日本の夫婦のあり方がこの30年変わらなかったのは、私たち世代の責任が大きいでしょうね。
── どういうことですか。
坂東さん:
私が20〜40代だった当時は「妻が働くのを許す夫はエライ」という風潮でした。働く女性の多くが「夫の仕事の邪魔にならないように働かなくては」という無意識の思い込みに縛られていました。
私自身も、夫に家事育児の分担は求めず、保育所と姉や母、近所の主婦の方々の力を借りてなんとか乗り切ってしまったんですね。結果、男性への働きかけが弱いままきてしまった。若い人たちに本当に申し訳ないと思います。
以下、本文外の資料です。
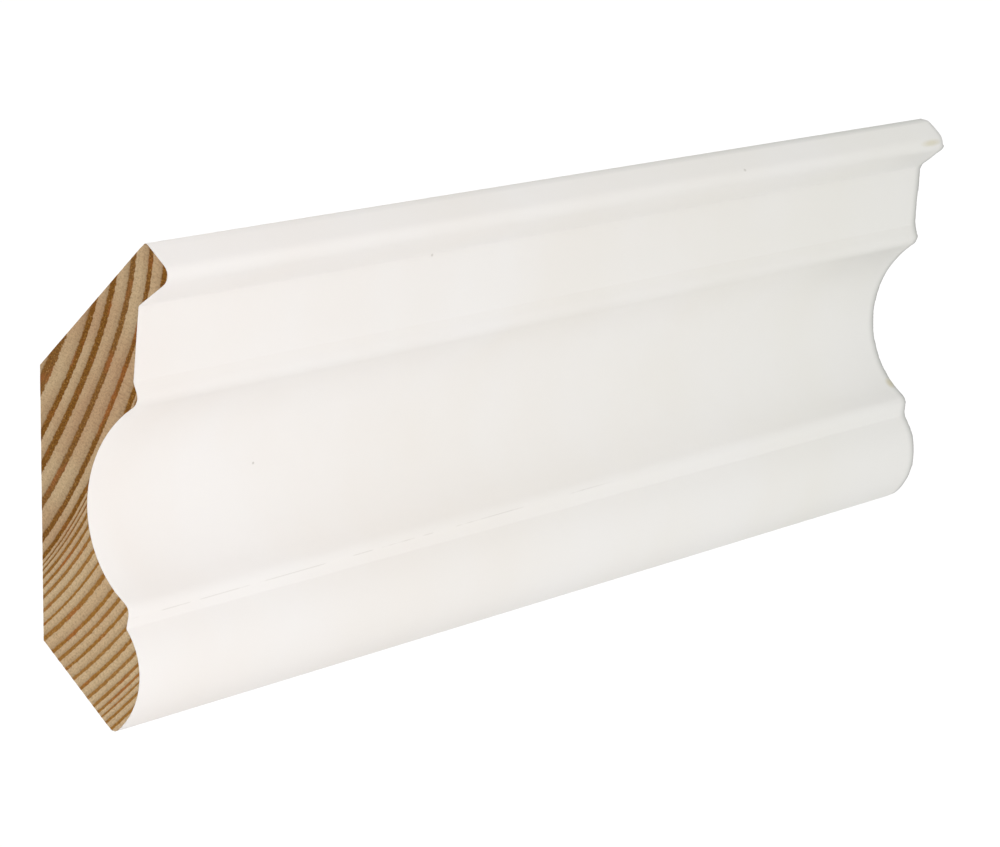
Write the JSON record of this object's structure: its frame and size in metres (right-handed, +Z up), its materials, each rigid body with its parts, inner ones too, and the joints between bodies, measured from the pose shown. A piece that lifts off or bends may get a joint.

── 坂東さんたちが尽力してくださったおかげで、日本の育休制度そのものは国際的にみても充実しています。ただその一方で、意識の部分が追いついていない現状もあります。夫に家庭での役割分担を求めたり、職場で育休や時短の権利を主張していくにはどうしたらいいでしょう。
坂東さん:
日本はまだ過渡期ですから、家庭や職場によって理解や許容度が違いますよね。
子どもを持つ女性が働くということが当たり前になっていないから、いろいろな摩擦が生じています。若い女性さえも無意識の思い込みに縛られて「私が仕事を続けると職場や家族に迷惑をかけてしまう」と考えてしまう。
でも、自分が退職してしまうと、次に続く女性、さらには自分の子ども世代が苦労します。これを読んでくださっている読者の一人ひとりが、先駆者であり、少しずつでも社会を変えていける存在であることを自覚してください。
いろいろな方法があると思いますが、私としては、「ほめる力で社会を変える」ことをおすすめしたいです。まず、夫や職場から。
「女性の権利の行使に謝罪やお礼は不要」という考え方もありますが、ほめたり、感謝することで周りの気持ちがやわらぎます。
「ありがとうございます」「助かった」の言葉があったほうが、夫も周りも気持ちよく協力できるし、自分もやりやすくなるし、後に続く女性のためにもなる。そうやって少しずつ周りを、そして社会を変えていけたらいいですね。
PROFILE 坂東眞理子さん
昭和女子大学理事長・総長。1946年富山県生まれ。東京大学卒業後、総理府(現・内閣府)入省。内閣広報室参事官、内閣府男女共同参画局長 などを務め退官。2007年から昭和女子大学学長 、16年から現職。著書に『女性の品格』『幸せな人生のつくり方』など。